Although Chris and Mari are both fluent in ASL and are closely connected the Deaf community, they decide that Peter (their deaf son) should receive a cochlear implant. Mari’s deaf parents are opposed, but Chris’ hearing parents are supportive. Mari and Chris agree that giving Peter the cochlear implant will afford him more and better opportunities in the future. At the conclusion of the 2000 documentary, Peter receives a CI and begins speech therapy. Peter and Nita Artinian decide against Heather’s implant and move their family to Maryland, where there is a large Deaf population.
In 2006, there was a follow-up to the film. At this point, Heather was 12 years old and her parents had opted for the CI for her and her brothers. Recently, Heather gave a TEDTalk at Georgetown University, where she is studying government and politics. Her talk focuses on “building a bridge” between worlds.
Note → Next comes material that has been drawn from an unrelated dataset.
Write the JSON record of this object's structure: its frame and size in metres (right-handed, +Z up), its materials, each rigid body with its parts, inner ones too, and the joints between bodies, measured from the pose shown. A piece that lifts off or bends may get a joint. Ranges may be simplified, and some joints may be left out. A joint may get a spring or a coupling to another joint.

In her case, she bridged the gap between the hearing world and the Deaf community as she knows it. She urges everyone “to reach out, allow other people in, try to understand different experiences, allow others to understand yours. No matter what your experiences are, positive or negative, you will make an impact.”
When most people think of communication, they immediately recall words, speech, phrases, phone calls. But sign language is entirely visual; there is no spoken element of it. Pamela Weisman makes a really interesting point in her TEDtalk by saying “If you aren’t looking at the person you’re signing with, there’s no communication. Every second you look away you’re missing important aspects of your conversation, this makes communication more intimate and deeper connections are made. To the hearing, communication has become this thing we hardly even think about anymore.”
One of the first things that drew me to sign language was the visual component of it. In our modern world where many conversations happen with the barrier of a screen, I wanted to understand ASL in terms of total communication. If we all had to communicate using sign language, every hearing person would have to put down his or her iPhones and laptops while having a conversation. And while this would be a challenge for many people in today’s society, I would love to see communication like that.
As Weisman said, sign language allows for deeper more meaningful connections because it demands more attention and thought. Recognizing this aspect of sign language, can be helpful in improving all modes of communication. If we all realized the attentiveness and care that goes into sign language, we could apply that to spoken conversations and develop even better communication skills, even in a hearing community.